[Information given]
## Start
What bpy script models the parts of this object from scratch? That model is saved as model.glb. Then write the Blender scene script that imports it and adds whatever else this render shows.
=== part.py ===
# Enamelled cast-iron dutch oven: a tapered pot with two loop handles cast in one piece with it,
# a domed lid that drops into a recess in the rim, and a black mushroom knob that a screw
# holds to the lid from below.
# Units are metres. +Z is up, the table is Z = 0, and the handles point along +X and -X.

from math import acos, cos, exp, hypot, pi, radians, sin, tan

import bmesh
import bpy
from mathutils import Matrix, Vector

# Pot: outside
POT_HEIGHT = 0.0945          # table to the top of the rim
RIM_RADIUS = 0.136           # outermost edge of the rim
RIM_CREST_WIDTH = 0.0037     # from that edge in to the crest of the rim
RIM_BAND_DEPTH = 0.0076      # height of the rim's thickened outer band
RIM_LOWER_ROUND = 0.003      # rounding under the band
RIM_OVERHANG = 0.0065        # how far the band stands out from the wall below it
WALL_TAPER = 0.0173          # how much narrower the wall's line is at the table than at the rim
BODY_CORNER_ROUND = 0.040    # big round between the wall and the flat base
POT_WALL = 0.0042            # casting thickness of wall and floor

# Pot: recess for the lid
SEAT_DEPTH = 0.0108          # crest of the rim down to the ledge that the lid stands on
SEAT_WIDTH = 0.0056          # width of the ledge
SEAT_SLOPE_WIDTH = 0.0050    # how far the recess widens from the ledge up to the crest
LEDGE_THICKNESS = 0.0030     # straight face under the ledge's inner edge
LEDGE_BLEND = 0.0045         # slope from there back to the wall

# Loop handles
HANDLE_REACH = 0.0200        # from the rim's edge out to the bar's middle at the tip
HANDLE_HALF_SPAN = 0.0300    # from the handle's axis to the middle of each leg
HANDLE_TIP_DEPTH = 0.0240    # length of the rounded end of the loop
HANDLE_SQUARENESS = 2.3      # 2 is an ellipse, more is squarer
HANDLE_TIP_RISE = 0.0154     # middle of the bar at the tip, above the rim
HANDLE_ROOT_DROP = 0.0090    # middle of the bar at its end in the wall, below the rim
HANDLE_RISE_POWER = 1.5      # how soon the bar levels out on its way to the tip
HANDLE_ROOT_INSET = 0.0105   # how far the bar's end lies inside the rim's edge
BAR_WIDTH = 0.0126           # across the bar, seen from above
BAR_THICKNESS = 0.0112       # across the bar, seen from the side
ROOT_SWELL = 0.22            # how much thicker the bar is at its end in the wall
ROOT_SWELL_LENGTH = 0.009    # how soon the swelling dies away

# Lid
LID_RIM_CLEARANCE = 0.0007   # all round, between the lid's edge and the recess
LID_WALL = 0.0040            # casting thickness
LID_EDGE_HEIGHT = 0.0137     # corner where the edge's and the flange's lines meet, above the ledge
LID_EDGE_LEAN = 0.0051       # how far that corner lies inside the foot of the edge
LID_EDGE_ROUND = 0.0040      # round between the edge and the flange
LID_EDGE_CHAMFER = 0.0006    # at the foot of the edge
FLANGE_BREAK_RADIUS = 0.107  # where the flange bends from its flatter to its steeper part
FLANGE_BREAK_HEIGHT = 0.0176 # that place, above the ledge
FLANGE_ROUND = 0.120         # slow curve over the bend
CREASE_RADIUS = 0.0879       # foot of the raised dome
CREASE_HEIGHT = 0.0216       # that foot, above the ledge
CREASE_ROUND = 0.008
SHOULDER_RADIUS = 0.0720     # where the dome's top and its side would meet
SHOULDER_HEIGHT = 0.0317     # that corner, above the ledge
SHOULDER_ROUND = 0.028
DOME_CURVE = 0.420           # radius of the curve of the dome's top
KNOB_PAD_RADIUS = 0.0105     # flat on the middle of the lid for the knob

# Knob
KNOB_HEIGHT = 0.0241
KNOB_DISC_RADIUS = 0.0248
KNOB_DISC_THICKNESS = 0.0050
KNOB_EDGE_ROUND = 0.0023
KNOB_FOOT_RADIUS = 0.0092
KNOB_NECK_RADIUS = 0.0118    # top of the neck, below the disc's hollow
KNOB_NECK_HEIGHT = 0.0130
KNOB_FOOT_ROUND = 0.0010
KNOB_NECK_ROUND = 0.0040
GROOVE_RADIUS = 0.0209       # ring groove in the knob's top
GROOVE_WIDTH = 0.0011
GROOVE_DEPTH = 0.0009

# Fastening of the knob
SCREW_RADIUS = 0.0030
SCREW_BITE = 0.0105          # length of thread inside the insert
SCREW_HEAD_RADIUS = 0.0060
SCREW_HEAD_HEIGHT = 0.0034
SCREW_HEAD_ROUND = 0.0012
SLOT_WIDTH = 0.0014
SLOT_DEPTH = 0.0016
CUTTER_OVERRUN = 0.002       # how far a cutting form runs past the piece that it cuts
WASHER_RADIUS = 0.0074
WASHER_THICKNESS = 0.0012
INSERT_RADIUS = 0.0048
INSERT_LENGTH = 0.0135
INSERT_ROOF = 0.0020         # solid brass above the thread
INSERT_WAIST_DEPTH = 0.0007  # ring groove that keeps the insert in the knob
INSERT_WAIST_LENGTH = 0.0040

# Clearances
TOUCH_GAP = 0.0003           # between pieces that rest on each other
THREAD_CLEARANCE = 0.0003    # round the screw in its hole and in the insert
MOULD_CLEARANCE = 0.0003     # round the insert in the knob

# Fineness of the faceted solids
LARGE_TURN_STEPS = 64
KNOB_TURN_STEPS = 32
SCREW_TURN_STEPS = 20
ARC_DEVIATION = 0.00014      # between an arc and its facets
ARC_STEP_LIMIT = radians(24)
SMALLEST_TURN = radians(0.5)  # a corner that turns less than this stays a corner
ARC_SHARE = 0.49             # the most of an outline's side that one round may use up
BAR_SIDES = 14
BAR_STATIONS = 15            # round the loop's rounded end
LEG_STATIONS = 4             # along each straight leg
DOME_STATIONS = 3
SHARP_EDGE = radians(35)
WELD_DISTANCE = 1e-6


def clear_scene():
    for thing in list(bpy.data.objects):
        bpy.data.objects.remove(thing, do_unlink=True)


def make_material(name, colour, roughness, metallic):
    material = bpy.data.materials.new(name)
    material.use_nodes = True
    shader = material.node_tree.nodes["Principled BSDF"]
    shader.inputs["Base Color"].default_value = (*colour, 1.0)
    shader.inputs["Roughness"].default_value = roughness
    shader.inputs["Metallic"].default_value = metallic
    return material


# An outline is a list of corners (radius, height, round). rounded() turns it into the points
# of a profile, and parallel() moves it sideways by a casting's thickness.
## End
## Start
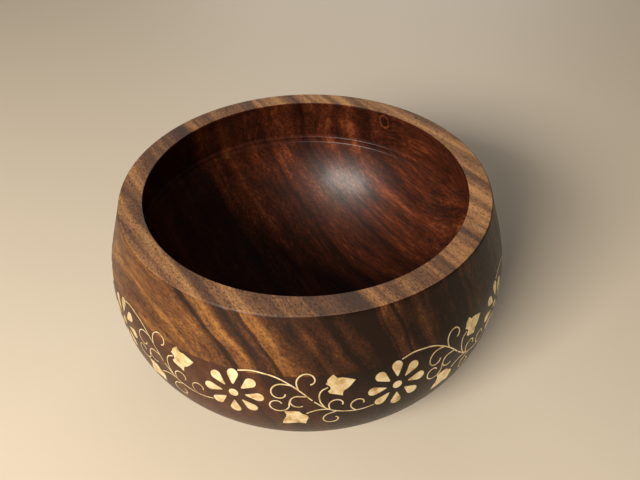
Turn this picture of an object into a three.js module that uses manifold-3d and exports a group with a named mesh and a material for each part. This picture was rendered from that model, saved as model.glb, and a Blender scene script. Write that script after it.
## End
Exactly the lines from the line containing "What bpy script" to the line containing "LEDGE_BLEND = 0.0045", both included, are to be set down; no other line belongs in the answer.

[Full output]
What bpy script models the parts of this object from scratch? That model is saved as model.glb. Then write the Blender scene script that imports it and adds whatever else this render shows.
=== part.py ===
# Enamelled cast-iron dutch oven: a tapered pot with two loop handles cast in one piece with it,
# a domed lid that drops into a recess in the rim, and a black mushroom knob that a screw
# holds to the lid from below.
# Units are metres. +Z is up, the table is Z = 0, and the handles point along +X and -X.

from math import acos, cos, exp, hypot, pi, radians, sin, tan

import bmesh
import bpy
from mathutils import Matrix, Vector

# Pot: outside
POT_HEIGHT = 0.0945          # table to the top of the rim
RIM_RADIUS = 0.136           # outermost edge of the rim
RIM_CREST_WIDTH = 0.0037     # from that edge in to the crest of the rim
RIM_BAND_DEPTH = 0.0076      # height of the rim's thickened outer band
RIM_LOWER_ROUND = 0.003      # rounding under the band
RIM_OVERHANG = 0.0065        # how far the band stands out from the wall below it
WALL_TAPER = 0.0173          # how much narrower the wall's line is at the table than at the rim
BODY_CORNER_ROUND = 0.040    # big round between the wall and the flat base
POT_WALL = 0.0042            # casting thickness of wall and floor

# Pot: recess for the lid
SEAT_DEPTH = 0.0108          # crest of the rim down to the ledge that the lid stands on
SEAT_WIDTH = 0.0056          # width of the ledge
SEAT_SLOPE_WIDTH = 0.0050    # how far the recess widens from the ledge up to the crest
LEDGE_THICKNESS = 0.0030     # straight face under the ledge's inner edge
LEDGE_BLEND = 0.0045         # slope from there back to the wall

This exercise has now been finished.